_Recorded information_
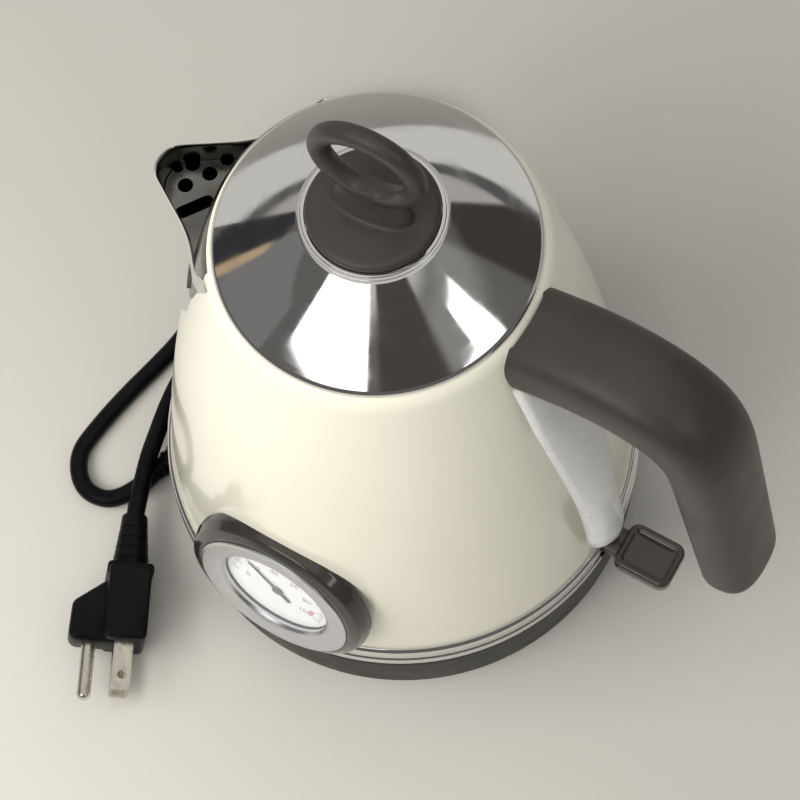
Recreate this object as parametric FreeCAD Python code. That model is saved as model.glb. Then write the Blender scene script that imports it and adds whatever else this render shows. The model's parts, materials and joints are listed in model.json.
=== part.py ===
"""Electric kettle with a conical body, a ring-knob lid and a round power base.

Millimetres, +Z up. The kettle's axis is Z and the table is z = 0. The handle points to +X, the
spout to -X and the thermometer faces -Y.
"""
import FreeCAD, Part
import math
import os

V = FreeCAD.Vector
X_AXIS = V(1, 0, 0)
Y_AXIS = V(0, 1, 0)
Z_AXIS = V(0, 0, 1)
CENTRE = V(0, 0, 0)

# ---- driving dimensions ----------------------------------------------------------------------
CLEAR = 0.4                # gap between pieces that move apart

# body: the outer profile is one arc from the foot to the shoulder
BODY_FOOT = (79.2, 37.3)   # radius, height
BODY_WAIST = (71.6, 88.2)
BODY_SHOULDER = (49.0, 183.0)
BODY_BOTTOM_Z = 30.0
LIP_ROLL_Z = 179.4         # the shoulder starts to roll inwards here
LIP_ROLL_MIDDLE = (48.6, 182.3)
LIP_TOP = (46.9, 184.1)
NECK_R = 45.8              # inner radius of the neck that the lid sits in
NECK_BOTTOM_Z = 174.0
WALL = 1.0
TRIM_R = 81.7              # chrome ring round the foot
TRIM_TOP_Z = 37.6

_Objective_
Hand back the material above in full, exactly as written.

_Exercise solution_
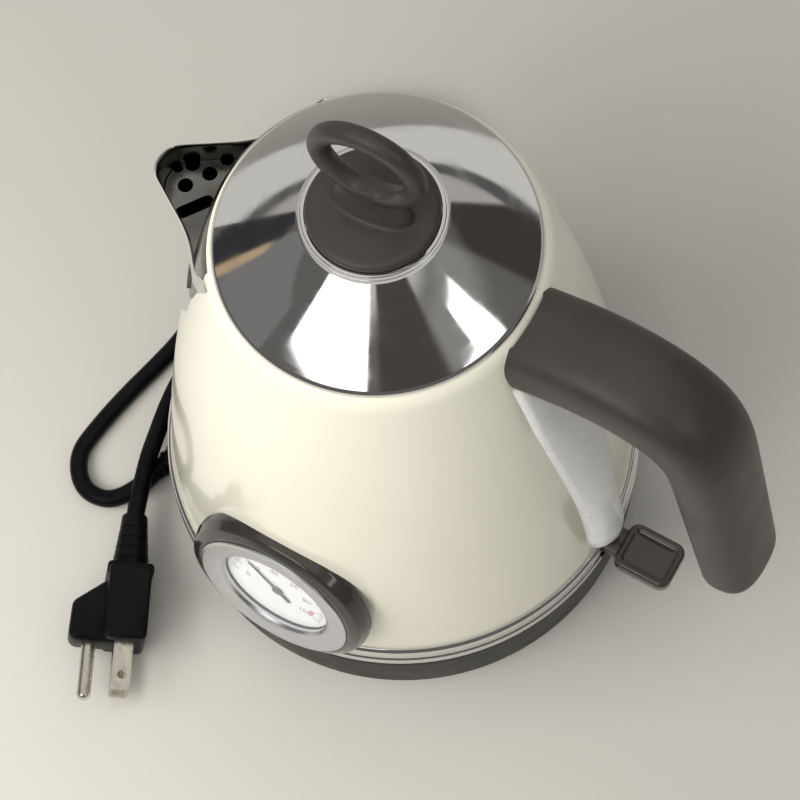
Recreate this object as parametric FreeCAD Python code. That model is saved as model.glb. Then write the Blender scene script that imports it and adds whatever else this render shows. The model's parts, materials and joints are listed in model.json.
=== part.py ===
"""Electric kettle with a conical body, a ring-knob lid and a round power base.

Millimetres, +Z up. The kettle's axis is Z and the table is z = 0. The handle points to +X, the
spout to -X and the thermometer faces -Y.
"""
import FreeCAD, Part
import math
import os

V = FreeCAD.Vector
X_AXIS = V(1, 0, 0)
Y_AXIS = V(0, 1, 0)
Z_AXIS = V(0, 0, 1)
CENTRE = V(0, 0, 0)

# ---- driving dimensions ----------------------------------------------------------------------
CLEAR = 0.4                # gap between pieces that move apart

# body: the outer profile is one arc from the foot to the shoulder
BODY_FOOT = (79.2, 37.3)   # radius, height
BODY_WAIST = (71.6, 88.2)
BODY_SHOULDER = (49.0, 183.0)
BODY_BOTTOM_Z = 30.0
LIP_ROLL_Z = 179.4         # the shoulder starts to roll inwards here
LIP_ROLL_MIDDLE = (48.6, 182.3)
LIP_TOP = (46.9, 184.1)
NECK_R = 45.8              # inner radius of the neck that the lid sits in
NECK_BOTTOM_Z = 174.0
WALL = 1.0
TRIM_R = 81.7              # chrome ring round the foot
TRIM_TOP_Z = 37.6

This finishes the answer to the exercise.